• **Set task**:
Restate the entries below verbatim.

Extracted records
>> Start

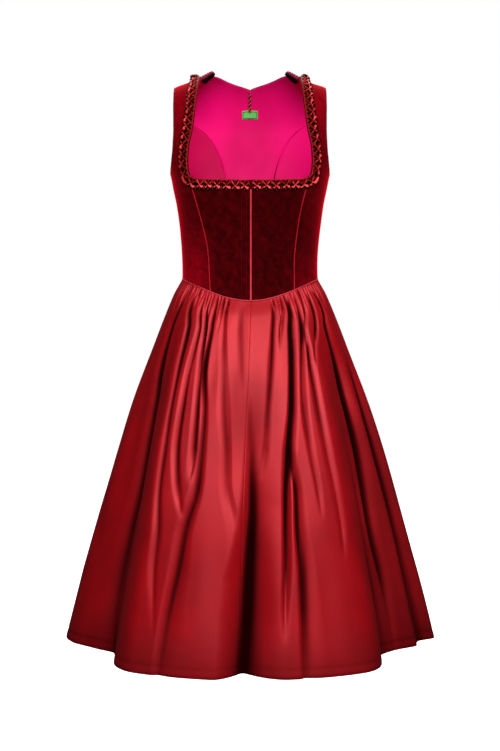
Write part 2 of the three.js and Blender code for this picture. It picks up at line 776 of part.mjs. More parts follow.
// Back panel, its lining, the back neck binding, the closure and the waist piping
function bodiceMiddle() {
  const group = new THREE.Group();
  const back = backCentrePlaces();
  group.add(bodiceWall('bodice_back_centre', finishes.velvet, back, 0, velvetThickness));
  group.add(bodiceWall('lining_back_centre', finishes.lining, back, velvetThickness + seamGap,
    liningThickness));
  const neck = back.at(-1).slice(shoulderColumns, -shoulderColumns);
  const neckEnd = bindingSize + 1;
  const neckRings = stripRings(shorten(neck, neckEnd, neckEnd), () => bindingSection(-1), false);
  group.add(tube('back_neck_binding', finishes.piping, neckRings, false));
  group.add(piping('piping_centre_front', shorten(closureCurve(1), pipingWidth + 1, 1)));
  const waistSteps = 56;
  const waist = Array.from({ length: waistSteps }, (_, step) => {
    const angle = (step / waistSteps) * Math.PI * 2;
    return { angle, climb: waistHeight(angle) + seamGap + pipingWidth / 2 };
  });
  group.add(tube('piping_waist', finishes.piping, stripRings(waist, pipingSection, true), true));
  group.add(labelPiece());
  group.add(hangerLoop());
  return group;
}

// A skirt panel between two seams, given as degrees at the waist and at the hem
function skirtPanel(name, right, left, columns) {
  const seam = (line, drop) => {
    const degrees = line.hem + (line.waist - line.hem) * (1 - drop) ** seamDrift;
    return THREE.MathUtils.degToRad(degrees);
  };
  const layer = (depth) => ringDrops.map((drop) => {
    const start = seam(right, drop);
    const end = seam(left, drop);
    const width = readTable(skirtRings, 'drop', 'front', drop);
    const inset = seamGap / 2 / width / (end - start);
    return Array.from({ length: columns + 1 }, (_, column) => {
      const share = inset + (1 - 2 * inset) * (column / columns);
      const angle = start + (end - start) * share;
      const point = skirtPoint(angle, drop);
      return point.addScaledVector(skirtNormal(angle, drop), -depth);
    });
  });
  return wall(name, finishes.satin, layer(0), layer(satinThickness));
}

function skirt() {
  const group = new THREE.Group();
  const frontMiddle = { waist: frontSeamWaist, hem: frontSeamHem };
  const leftSeam = { waist: sideSeamWaist, hem: sideSeamHem };
  const rightSeam = { waist: -sideSeamWaist, hem: -sideSeamHem };
  const rightFromBack = { waist: 360 - sideSeamWaist, hem: 360 - sideSeamHem };
  group.add(skirtPanel('skirt_front_right', rightSeam, frontMiddle, frontColumns));
  group.add(skirtPanel('skirt_front_left', frontMiddle, leftSeam, frontColumns));
  group.add(skirtPanel('skirt_back', leftSeam, rightFromBack, backColumns));
  return group;
}

const dirndl = new THREE.Group();
dirndl.add(bodiceSide(1));
dirndl.add(bodiceSide(-1));
dirndl.add(bodiceMiddle());
dirndl.add(skirt());

export default dirndl;
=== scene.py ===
"""A worn dirndl with no wearer: velvet bodice, ruched neck trim and gathered satin skirt.

Sizes are in millimetres, as a maker's tape gives them, and meshes are turned to metres when they
are made. +X is the wearer's left, -Y the front, +Z up, and the origin lies between the shoulders.
"""
import logging
import math
from dataclasses import dataclass, field
from enum import Enum
from typing import Callable, Optional, Sequence

import bpy
import numpy as np
from bpy.types import Material, Node, NodeTree, Object
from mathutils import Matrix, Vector


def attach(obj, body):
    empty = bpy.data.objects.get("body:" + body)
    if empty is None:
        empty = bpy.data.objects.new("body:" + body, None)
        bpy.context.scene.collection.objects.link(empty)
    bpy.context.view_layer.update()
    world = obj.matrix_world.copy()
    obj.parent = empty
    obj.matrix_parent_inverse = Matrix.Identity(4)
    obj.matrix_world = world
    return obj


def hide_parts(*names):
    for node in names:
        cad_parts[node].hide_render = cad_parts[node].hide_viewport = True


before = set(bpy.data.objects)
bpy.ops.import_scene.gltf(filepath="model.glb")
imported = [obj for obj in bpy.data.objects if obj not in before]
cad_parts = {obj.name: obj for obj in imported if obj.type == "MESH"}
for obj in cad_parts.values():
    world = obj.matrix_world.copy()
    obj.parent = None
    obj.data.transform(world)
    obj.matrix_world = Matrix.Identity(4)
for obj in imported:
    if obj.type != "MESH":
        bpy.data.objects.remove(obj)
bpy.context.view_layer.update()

LOG = logging.getLogger("dirndl")
MM = 0.001
BODY = "root"
Array = np.ndarray
Pair = tuple[float, float]
Triple = tuple[float, float, float]
Five = tuple[float, float, float, float, float]


class Slot(Enum):
    """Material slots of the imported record."""

    VELVET = "velvet"
    LINING = "lining"
    RUCHING = "ruching"
    PIPING = "piping"
    SATIN = "satin"
    LABEL = "label"
    CORD = "cord"


class Side(Enum):
    """The wearer's left and right, with the sign of X."""

    LEFT = 1
    RIGHT = -1

    @property
    def word(self) -> str:
        """The side's name inside piece names."""
        return self.name.lower()


# Numbers and curves
# ------------------


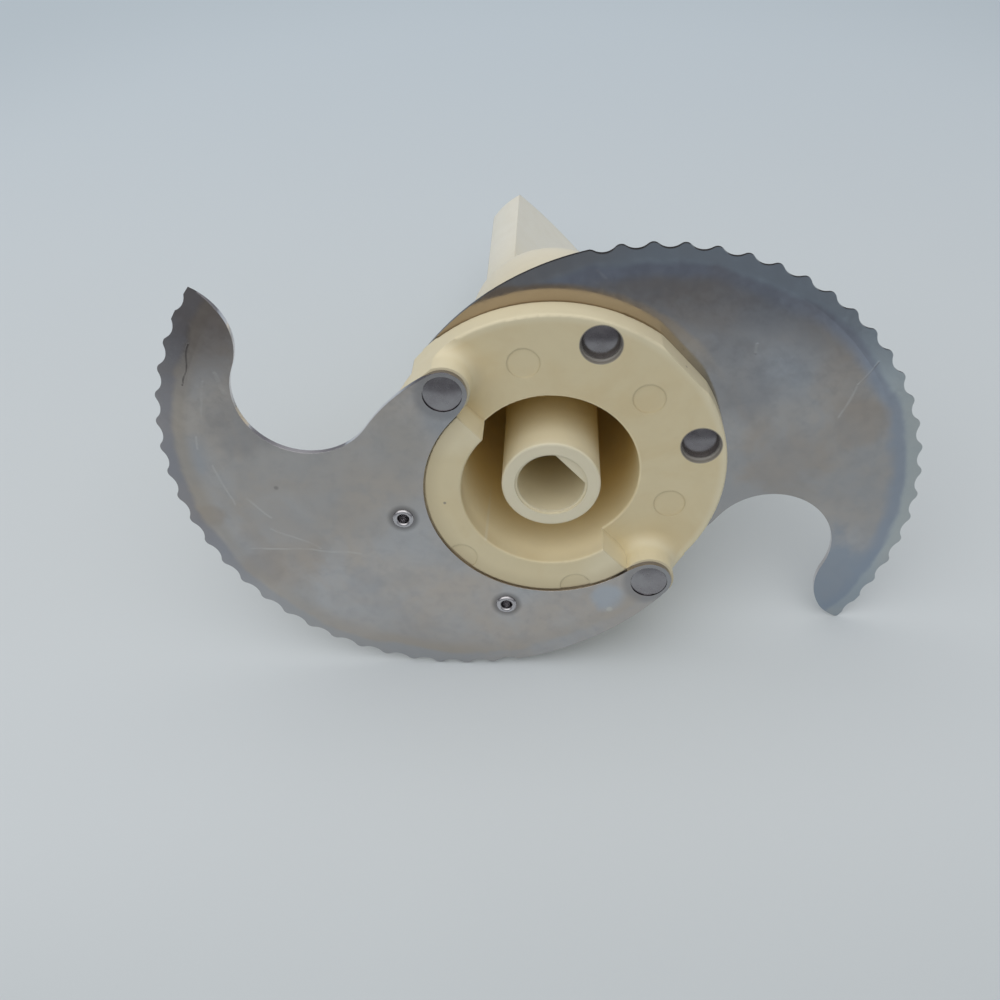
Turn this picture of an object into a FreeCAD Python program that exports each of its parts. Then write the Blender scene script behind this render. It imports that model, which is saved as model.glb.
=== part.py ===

>> End

• **Solution for this problem**:
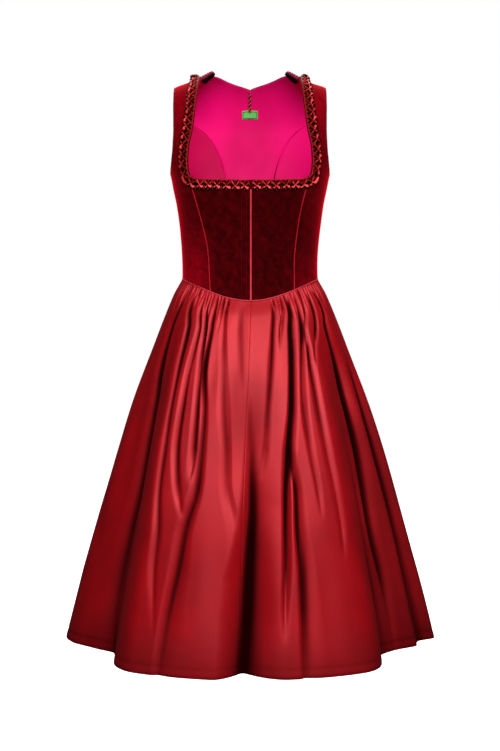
Write part 2 of the three.js and Blender code for this picture. It picks up at line 776 of part.mjs. More parts follow.
// Back panel, its lining, the back neck binding, the closure and the waist piping
function bodiceMiddle() {
  const group = new THREE.Group();
  const back = backCentrePlaces();
  group.add(bodiceWall('bodice_back_centre', finishes.velvet, back, 0, velvetThickness));
  group.add(bodiceWall('lining_back_centre', finishes.lining, back, velvetThickness + seamGap,
    liningThickness));
  const neck = back.at(-1).slice(shoulderColumns, -shoulderColumns);
  const neckEnd = bindingSize + 1;
  const neckRings = stripRings(shorten(neck, neckEnd, neckEnd), () => bindingSection(-1), false);
  group.add(tube('back_neck_binding', finishes.piping, neckRings, false));
  group.add(piping('piping_centre_front', shorten(closureCurve(1), pipingWidth + 1, 1)));
  const waistSteps = 56;
  const waist = Array.from({ length: waistSteps }, (_, step) => {
    const angle = (step / waistSteps) * Math.PI * 2;
    return { angle, climb: waistHeight(angle) + seamGap + pipingWidth / 2 };
  });
  group.add(tube('piping_waist', finishes.piping, stripRings(waist, pipingSection, true), true));
  group.add(labelPiece());
  group.add(hangerLoop());
  return group;
}

// A skirt panel between two seams, given as degrees at the waist and at the hem
function skirtPanel(name, right, left, columns) {
  const seam = (line, drop) => {
    const degrees = line.hem + (line.waist - line.hem) * (1 - drop) ** seamDrift;
    return THREE.MathUtils.degToRad(degrees);
  };
  const layer = (depth) => ringDrops.map((drop) => {
    const start = seam(right, drop);
    const end = seam(left, drop);
    const width = readTable(skirtRings, 'drop', 'front', drop);
    const inset = seamGap / 2 / width / (end - start);
    return Array.from({ length: columns + 1 }, (_, column) => {
      const share = inset + (1 - 2 * inset) * (column / columns);
      const angle = start + (end - start) * share;
      const point = skirtPoint(angle, drop);
      return point.addScaledVector(skirtNormal(angle, drop), -depth);
    });
  });
  return wall(name, finishes.satin, layer(0), layer(satinThickness));
}

function skirt() {
  const group = new THREE.Group();
  const frontMiddle = { waist: frontSeamWaist, hem: frontSeamHem };
  const leftSeam = { waist: sideSeamWaist, hem: sideSeamHem };
  const rightSeam = { waist: -sideSeamWaist, hem: -sideSeamHem };
  const rightFromBack = { waist: 360 - sideSeamWaist, hem: 360 - sideSeamHem };
  group.add(skirtPanel('skirt_front_right', rightSeam, frontMiddle, frontColumns));
  group.add(skirtPanel('skirt_front_left', frontMiddle, leftSeam, frontColumns));
  group.add(skirtPanel('skirt_back', leftSeam, rightFromBack, backColumns));
  return group;
}

const dirndl = new THREE.Group();
dirndl.add(bodiceSide(1));
dirndl.add(bodiceSide(-1));
dirndl.add(bodiceMiddle());
dirndl.add(skirt());

export default dirndl;
=== scene.py ===
"""A worn dirndl with no wearer: velvet bodice, ruched neck trim and gathered satin skirt.

Sizes are in millimetres, as a maker's tape gives them, and meshes are turned to metres when they
are made. +X is the wearer's left, -Y the front, +Z up, and the origin lies between the shoulders.
"""
import logging
import math
from dataclasses import dataclass, field
from enum import Enum
from typing import Callable, Optional, Sequence

import bpy
import numpy as np
from bpy.types import Material, Node, NodeTree, Object
from mathutils import Matrix, Vector


def attach(obj, body):
    empty = bpy.data.objects.get("body:" + body)
    if empty is None:
        empty = bpy.data.objects.new("body:" + body, None)
        bpy.context.scene.collection.objects.link(empty)
    bpy.context.view_layer.update()
    world = obj.matrix_world.copy()
    obj.parent = empty
    obj.matrix_parent_inverse = Matrix.Identity(4)
    obj.matrix_world = world
    return obj


def hide_parts(*names):
    for node in names:
        cad_parts[node].hide_render = cad_parts[node].hide_viewport = True


before = set(bpy.data.objects)
bpy.ops.import_scene.gltf(filepath="model.glb")
imported = [obj for obj in bpy.data.objects if obj not in before]
cad_parts = {obj.name: obj for obj in imported if obj.type == "MESH"}
for obj in cad_parts.values():
    world = obj.matrix_world.copy()
    obj.parent = None
    obj.data.transform(world)
    obj.matrix_world = Matrix.Identity(4)
for obj in imported:
    if obj.type != "MESH":
        bpy.data.objects.remove(obj)
bpy.context.view_layer.update()

LOG = logging.getLogger("dirndl")
MM = 0.001
BODY = "root"
Array = np.ndarray
Pair = tuple[float, float]
Triple = tuple[float, float, float]
Five = tuple[float, float, float, float, float]


class Slot(Enum):
    """Material slots of the imported record."""

    VELVET = "velvet"
    LINING = "lining"
    RUCHING = "ruching"
    PIPING = "piping"
    SATIN = "satin"
    LABEL = "label"
    CORD = "cord"


class Side(Enum):
    """The wearer's left and right, with the sign of X."""

    LEFT = 1
    RIGHT = -1

    @property
    def word(self) -> str:
        """The side's name inside piece names."""
        return self.name.lower()


# Numbers and curves
# ------------------


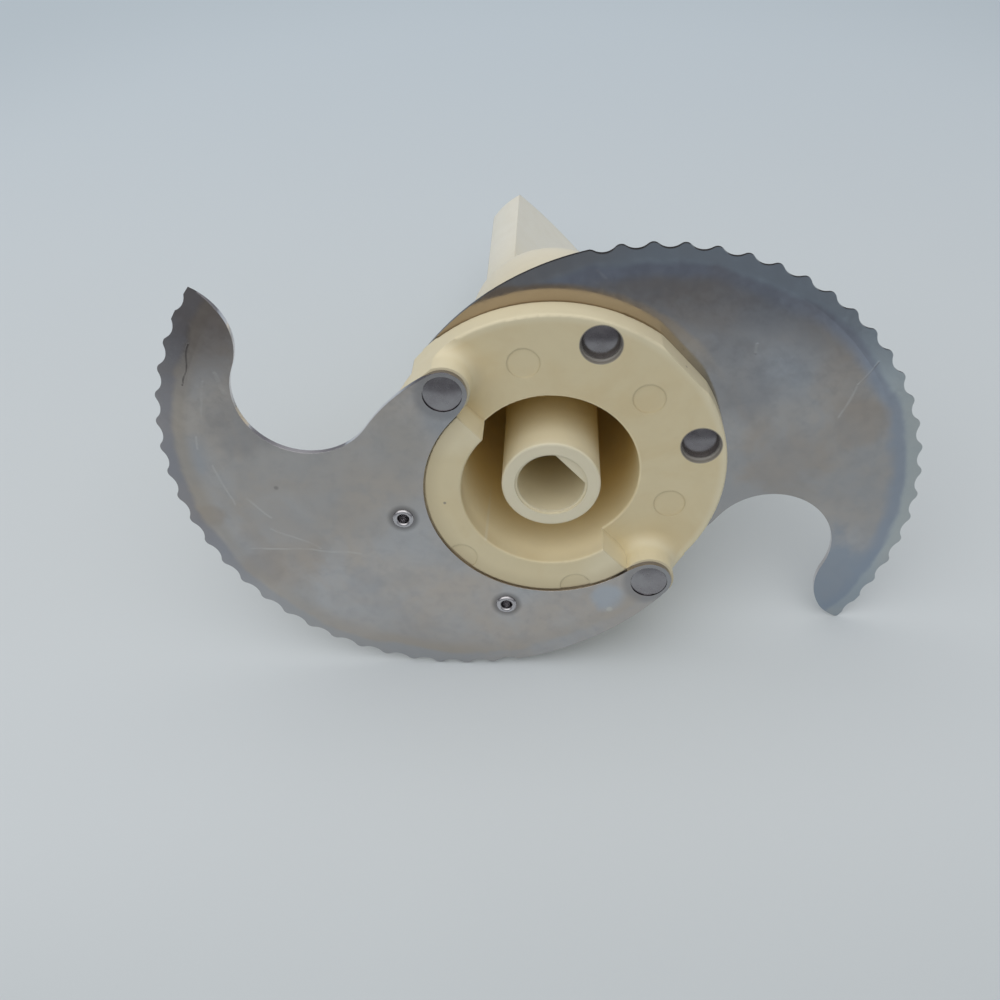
Turn this picture of an object into a FreeCAD Python program that exports each of its parts. Then write the Blender scene script behind this render. It imports that model, which is saved as model.glb.
=== part.py ===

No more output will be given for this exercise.